In 2015 Claire won the prestigious BBC Radio Scotland’s Young Traditional Musician of the Year award. Since winning the title she has performed at many high-profile events including BBC Proms in the Park with the Scottish Symphony Orchestra and at BBC Music Day, where she sand alongside Lulu, Jamie Cullum and Deacon Blue. Other performance highlights include singing for the First Minister Nicola Sturgeon in London’s National Theatre, at Orkney Folk Festival supporting Seth Lakeman, at the Scottish Parliament in Edinburgh and playing Nancy (Clarinda) McLehose in ‘A Man’s a Man’ at the Edinburgh Fringe Festival.
In 2016, Claire released her debut album ‘Between River and Railway’ to critical acclaim, and embarked on tours throughout Scotland, England and New Zealand, with one-off performances in Helsinki and Lorient.
Other lineups include The Claire Hastings Band and in a duo with Robyn Stapleton.
Hastings’ talents not just a musician but as a compelling storyteller were obvious. THE HERALD
A genuine treat. FATEA
Tina Jordan Rees is a Glasgow based folk musician originally from Lancashire. Tina plays piano, flute and whistles and she also Irish dances. She was a nominee in the ‘Composer of the Year’ category at the 2014 MG ALBA Scots Trad Music Awards and in the ‘Up and Coming Artist of the Year’ category in 2013. Tina graduated in 2011 from the Royal Scottish Academy of Music and Drama with a BA (Hons) in Scottish Music, and she was a finalist in the prestigious BBC Radio Scotland Young Traditional Musician of the Year Award in 2011.
Tina’s current projects include playing piano/backing vocals in song band Top Floor Taivers, in a duo with fiddler Gráinne Brady playing all their own compositions, and also in a duo with fiddler Kristan Harvey as part of Live Music Now, bringing live music to a wide audience and to those who might not normally be able to access it. She is also in Tradosaurus, a brand new exciting band. As well as performing Tina teaches piano, flute and whistle to pupils of all ages both privately, and at traditional music schools including Fèis Spè and Tinto Summer School. In 2016 Tina toured Germany as an Irish dancer with Scottish show Highland Blast.

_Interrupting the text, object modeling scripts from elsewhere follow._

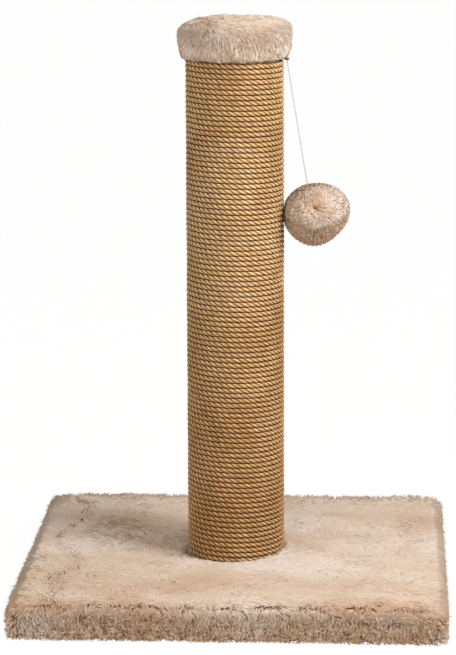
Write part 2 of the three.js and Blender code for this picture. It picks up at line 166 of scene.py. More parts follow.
def make_camera():
    right = Vector((math.cos(CAMERA_AZIMUTH), math.sin(CAMERA_AZIMUTH), 0))
    back = Vector((
        math.sin(CAMERA_AZIMUTH) * math.cos(CAMERA_ELEVATION),
        -math.cos(CAMERA_AZIMUTH) * math.cos(CAMERA_ELEVATION),
        math.sin(CAMERA_ELEVATION),
    ))
    up = back.cross(right)
    aim = Vector((0, 0, CAMERA_AIM_HEIGHT)) + right * CAMERA_AIM_SIDE
    rolled_right = right * math.cos(CAMERA_ROLL) + up * math.sin(CAMERA_ROLL)
    rolled_up = back.cross(rolled_right)
    data = bpy.data.cameras.new("photo_camera")
    data.lens = CAMERA_LENS_MM
    data.clip_end = CAMERA_SEES_TO
    camera = add_object("photo_camera", data)
    turn = Matrix((rolled_right, rolled_up, back)).transposed()
    camera.matrix_world = Matrix.Translation(aim + back * CAMERA_DISTANCE) @ turn.to_4x4()
    bpy.context.scene.camera = camera


def add_lamp(name, place, size, power, colour):
    data = bpy.data.lights.new(name, "AREA")
    data.size = size
    data.energy = power
    data.color = srgb(colour)[:3]
    lamp = add_object(name, data)
    lamp.location = place
    lamp.rotation_euler = (LAMP_AIM - Vector(place)).to_track_quat("-Z", "Y").to_euler()


def seen_directly(owner):
    """1 for what the camera sees, by itself or in a reflection or glass, and 0 for light alone."""
    path = add_node(owner, "ShaderNodeLightPath").outputs
    seen = path["Is Camera Ray"]
    for other in ("Is Glossy Ray", "Is Transmission Ray"):
        seen = add_node(owner, "ShaderNodeMath", {"operation": "MAXIMUM"},
                        {0: seen, 1: path[other]}).outputs[0]
    return seen


def floor_material():
    """A pale studio floor: white to the camera and in reflections, with the object's shadow."""
    material, output = new_material("studio_floor")
    diffuse = add_node(material, "ShaderNodeBsdfDiffuse", links={"Color": srgb("#d5d1cb")})
    glow = add_node(material, "ShaderNodeEmission",
                    links={"Color": srgb("#ffffff"), "Strength": FLOOR_GLOW_STRENGTH})
    share = add_node(material, "ShaderNodeMath", {"operation": "MULTIPLY"},
                     {0: seen_directly(material), 1: FLOOR_GLOW}).outputs[0]
    both = add_node(material, "ShaderNodeMixShader",
                    links={0: share, 1: diffuse.outputs["BSDF"], 2: glow.outputs["Emission"]})
    material.node_tree.links.new(both.outputs["Shader"], output.inputs["Surface"])
    return material


def make_studio():
    """A white world with soft, slightly warm light, a large pale floor, and the lamps."""
    world = bpy.data.worlds.new("studio")
    bpy.context.scene.world = world
    world.use_nodes = True
    world.node_tree.nodes.clear()
    ambient = add_node(world, "ShaderNodeBackground",
                       links={"Color": srgb("#fff4ea"), "Strength": WORLD_STRENGTH})
    backdrop = add_node(world, "ShaderNodeBackground", links={"Color": srgb("#ffffff")})
    choose = add_node(world, "ShaderNodeMixShader", links={
        0: seen_directly(world), 1: ambient.outputs["Background"], 2: backdrop.outputs["Background"]})
    add_node(world, "ShaderNodeOutputWorld", links={"Surface": choose.outputs["Shader"]})
    bpy.context.scene.view_settings.view_transform = "Standard"

    mesh = make_mesh("studio_floor", bmesh.ops.create_grid, x_segments=1, y_segments=1, size=FLOOR_HALF)
    floor = add_object("studio_floor", mesh)
    floor.location.z = -FLOOR_DROP
    mesh.materials.append(floor_material())
    for lamp in LAMPS:
        add_lamp(*lamp)


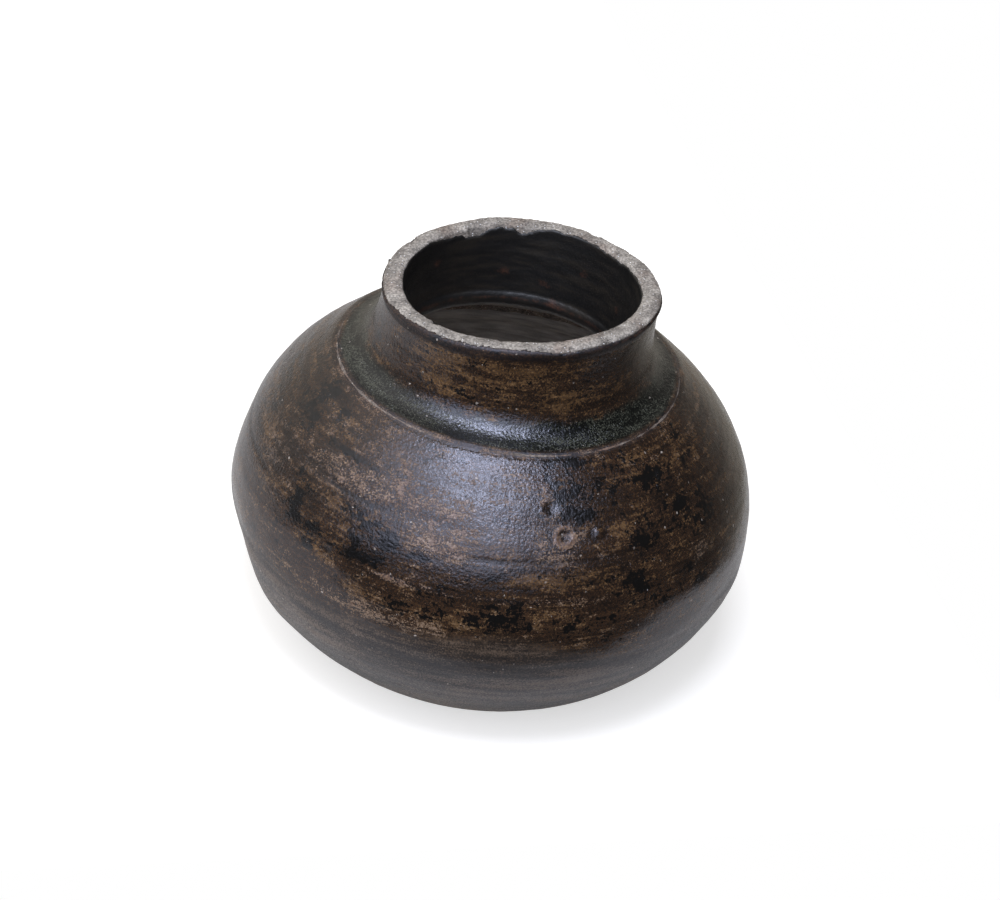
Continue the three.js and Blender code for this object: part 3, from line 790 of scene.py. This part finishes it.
# The same iron glaze poured thin: nearly black on the bore, rusty where it ran off the bead, a dull
# grey-brown deep inside, where the clay drank it, and palest on the lower wall and the floor.
lining_skin, tree = fresh("poured_lining_glaze")
place = add(tree, "TexCoord")
mm = add(tree, "Mapping", {"Vector": place.outputs["Object"], "Scale": (MM, MM, MM)})
level = add(tree, "Mapping", {"Vector": place.outputs["Object"], "Scale": (120, 120, 700)})
streak = add(tree, "TexNoise", {"Vector": level, "Scale": 1.0, "Detail": 6.0})
speck = add(tree, "TexNoise", {"Vector": mm, "Scale": 1.8, "Detail": 3.0})
bore_black = add(
    tree, "ValToRGB", {"Fac": streak}, stops=[(0.38, "#121110"), (0.52, "#191715"), (0.66, "#231f1a")],
)
deep_brown = add(tree, "ValToRGB", {"Fac": streak}, stops=[(0.38, "#69625b"), (0.64, "#958d84")])
deep = add(tree, "Attribute", attribute_name="deep")
colour = add(
    tree, "Mix", {"Factor": deep.outputs["Fac"], "A": bore_black, "B": deep_brown}, data_type="RGBA",
)
dusty = add(tree, "Attribute", attribute_name="dusty")
colour = add(
    tree, "Mix", {"Factor": dusty.outputs["Fac"], "A": colour, "B": linear("#cdc4b8")}, data_type="RGBA",
)
rusty = add(tree, "Attribute", attribute_name="rusty")
broken = add(tree, "Math", {0: speck, 1: rusty.outputs["Fac"]}, operation="MULTIPLY")
broken = add(tree, "MapRange", {"Value": broken, "From Min": 0.12, "From Max": 0.6, "To Max": 0.8})
colour = add(tree, "Mix", {"Factor": broken, "A": colour, "B": linear("#5a3a2b")}, data_type="RGBA")
bump = add(tree, "Bump", {"Height": speck, "Distance": 0.0001, "Strength": 0.8})
coat = add(tree, "BsdfPrincipled", {"Base Color": colour, "Roughness": 0.46, "IOR": 1.5, "Normal": bump})
add(tree, "OutputMaterial", {"Surface": coat})
finished(inner, "inner_glaze", lining_skin)


# The jar stands on a sheet of white paper in a dim room. One wide soft window lights it from high in
# front and a little to the left, with one brighter pane that makes the sheen sparkle. A pale wall
# behind and a pale ceiling on the left are all else that the glaze mirrors, so it stays dark in
# front and goes grey at its edges. To the camera the room is white.
WINDOW_AZIMUTH = -105
WINDOW_RISE = 48
WINDOW_AWAY = 1.0
WINDOW_WIDE = 1.1
WINDOW_TALL = 1.0
WINDOW_WATTS = 11
PANE_AZIMUTH = -95
PANE_RISE = 66
PANE_AWAY = 0.97
PANE_SIZE = 0.22
PANE_WATTS = 4.8
# Which way the pale wall and the pale part of the ceiling lie from the jar
WALL_WAY = (-0.3, 1.0, -0.55)
CEILING_WAY = (-0.62, 0.1, 0.78)
PAPER_WIDE = 0.46
PAPER_LONG = 0.54
PAPER_MIDDLE = (-0.155, 0.155)
PAPER_TURN = math.radians(15)
# What the paper adds to its own colour for the camera, near the jar and far from it, so that it
# shows as white and keeps the shadow, and what it adds for the glaze's reflections
PAPER_NEAR = 0.09
PAPER_FAR = 0.3
NEAR_LIFT = 0.58
FAR_LIFT = 1.0
GLAZE_LIFT = 0.05


def around(azimuth, rise, away):
    """A place at a distance from the jar, in metres."""
    a, e = math.radians(azimuth), math.radians(rise)
    return Vector((math.cos(a) * math.cos(e), math.sin(a) * math.cos(e), math.sin(e))) * away


window_place = around(WINDOW_AZIMUTH, WINDOW_RISE, WINDOW_AWAY)
pane_place = around(PANE_AZIMUTH, PANE_RISE, PANE_AWAY)
for name, place, wide, tall, watts in (
    ("soft_window", window_place, WINDOW_WIDE, WINDOW_TALL, WINDOW_WATTS),
    ("bright_pane", pane_place, PANE_SIZE, PANE_SIZE, PANE_WATTS),
):
    bpy.ops.object.light_add(type="AREA", location=place)
    pane = bpy.context.object
    pane.name = name
    pane.data.shape = "RECTANGLE"
    pane.data.size = wide
    pane.data.size_y = tall
    pane.data.energy = watts
    pane.data.color = linear("#e4ebff")[:3]
    pane.rotation_euler = place.to_track_quat("Z", "Y").to_euler()

world = bpy.data.worlds.new("dim_room_with_a_pale_wall")
scene.world = world
world.use_nodes = True
tree = world.node_tree
tree.nodes.clear()
way = add(tree, "TexCoord")
behind = add(
    tree, "VectorMath", {0: way.outputs["Generated"], 1: WALL_WAY}, operation="DOT_PRODUCT",
)
wall_light = add(tree, "ValToRGB", {"Fac": behind}, stops=[(0.3, "#464340"), (0.95, "#c4bdb1")])
over = add(
    tree, "VectorMath", {0: way.outputs["Generated"], 1: CEILING_WAY}, operation="DOT_PRODUCT",
)
ceiling_light = add(
    tree, "ValToRGB", {"Fac": over}, stops=[(0.6, "#000000"), (0.8, "#8f8d88"), (0.98, "#fff9ee")],
)
room = add(
    tree, "Mix", {"Factor": 1.0, "A": wall_light, "B": ceiling_light}, data_type="RGBA",
    blend_type="ADD",
)
seen = add(tree, "LightPath")
white = add(
    tree, "Mix", {"Factor": seen.outputs["Is Camera Ray"], "A": room, "B": linear("#ffffff")},
    data_type="RGBA",
)
sky = add(tree, "Background", {"Color": white})
add(tree, "OutputWorld", {"Surface": sky})

bpy.ops.mesh.primitive_plane_add(size=1, location=(*PAPER_MIDDLE, 0))
floor = bpy.context.object
floor.scale = (PAPER_WIDE, PAPER_LONG, 1)
floor.rotation_euler = (0, 0, PAPER_TURN)
bpy.ops.object.transform_apply(location=True, rotation=True, scale=True)
floor.name = "white_paper"
paper, tree = fresh("white_paper")
seen = add(tree, "LightPath")
place = add(tree, "TexCoord")
away = add(tree, "VectorMath", {0: place.outputs["Object"]}, operation="LENGTH")
matt = add(tree, "BsdfDiffuse", {"Color": linear("#d0ccc3")})
far_lift = add(
    tree, "MapRange",
    {
        "Value": away.outputs["Value"], "From Min": PAPER_NEAR, "From Max": PAPER_FAR,
        "To Min": NEAR_LIFT, "To Max": FAR_LIFT,
    },
)
lift = add(tree, "Math", {0: seen.outputs["Is Camera Ray"], 1: far_lift}, operation="MULTIPLY")
lift = add(
    tree, "Math", {0: seen.outputs["Is Glossy Ray"], 1: GLAZE_LIFT, 2: lift}, operation="MULTIPLY_ADD",
)
glow = add(tree, "Emission", {"Color": (1, 1, 1, 1), "Strength": lift})
both = add(tree, "AddShader", {0: matt, 1: glow})
add(tree, "OutputMaterial", {"Surface": both})
floor.data.materials.append(paper)


# The camera is held by hand half a metre away. It looks down on the jar and is a little off level.
CAMERA_AWAY = 0.5
CAMERA_RISE = 33.41
CAMERA_ROLL = 7.92
CAMERA_AIM = Vector((0, 0, 0.045))
PICTURE_WIDTH = 1000
FOCAL_PIXELS = 2173
AIM_LEFT = 4.5
AIM_BELOW = 5.3
camera_place = CAMERA_AIM + around(-90, CAMERA_RISE, CAMERA_AWAY)
bpy.ops.object.camera_add(location=camera_place)
camera = bpy.context.object
scene.camera = camera
camera.data.sensor_width = 36
camera.data.lens = camera.data.sensor_width * FOCAL_PIXELS / PICTURE_WIDTH
camera.data.shift_x = AIM_LEFT / PICTURE_WIDTH
camera.data.shift_y = AIM_BELOW / PICTURE_WIDTH
level = (CAMERA_AIM - camera_place).to_track_quat("-Z", "Y")
camera.rotation_euler = (level @ Quaternion((0, 0, 1), math.radians(CAMERA_ROLL))).to_euler()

As an avid composer, Tina takes her influences from many places, including the Irish dance music tradition where she is a household name. She travels the world playing for dancers and has been commissioned to compose custom music pieces for Irish dance choreography across the globe.
Heather Downie has always had a love of Scottish music, and has been singing for as along as she can remember. Her passion grew working with the late Martyn Bennett, after which she decided that a career in traditional music would be her goal.
At the age of 15 she began playing the Scottish harp and was immediately accepted into Splore, the traditional music course at the Aberdeen International Youth Festival. Having graduated in 2008 from The Royal Scottish Academy of Music and Drama with a first class honors BA Scottish Music, studying harp with Wendy Stewart, and piano with Mary McCarthy and James Ross, Heather went on to complete a postgraduate diploma in Scottish Music Performance, under the guidance of Corrina Hewat. She was a finalist in the BBC Radio Scotland Young Traditional Musician of the Year in 2015.
Heather has travelled extensively in Scotland and her music has taken her as far afield as Germany, Denmark, Latvia, and New York. She currently performs solo, in Top Floor Taivers, and The Corrina Hewat Quartet. Heather also has an interest in composition and Scottish history, folklore, and the roots of the songs and tunes in her repertoire. She has over 10 years teaching experiences, both in schools and with individual pupils. She currently tutors and lectures at The Royal Conservatoire of Scotland.
Heather’s playing has been described as ‘vibrant and thoughtful in her interpretation of traditional standards’, and audiences have commented on the purity of her voice.
Her playing and singing merge together creating a magical experience for the listener.
You accessed the deepest part of the emotion in the music. Faultless…
Gráinne Brady is a fiddle player, composer and events organiser from Co. Cavan, Ireland. Currently based in Glasgow, she is heavily involved in its folk scene, playing regularly with some of Scotland’s finest musicians. Aside from Top Floor Taivers, Gráinne also plays with The Routes Quartet, a sting quartet ensemble playing folk/contemporary arrangements and is in a duo with fellow Taivers member Tina Jordan Rees. She also works with various music organisations including Live Music Now, Enterprise Music Scotland, and Hands Up For Trad.
Taught from a young age by her father, Gráinne’s fiddling style developed from playing with her family and in local folk sessions. In her late teens she began playing regularly at traditional music festivals throughout Ireland, from which she rapidly built a vast repertoire of tunes. Her playing style style incorporates mainly music from counties Cavan, Leitrim and Clare, but continues to develop, more recently from Scottish influences.
As well as being an accomplished performer and teacher, Gráinne is a keen composer and enjoys writing and arranging music. Her enthusiasm for learning from other musicians, combined with her skill for composing new tunes, makes her fiddle playing adaptable to different types of music. The range of different projects which she is involved with, accentuated her versatile playing.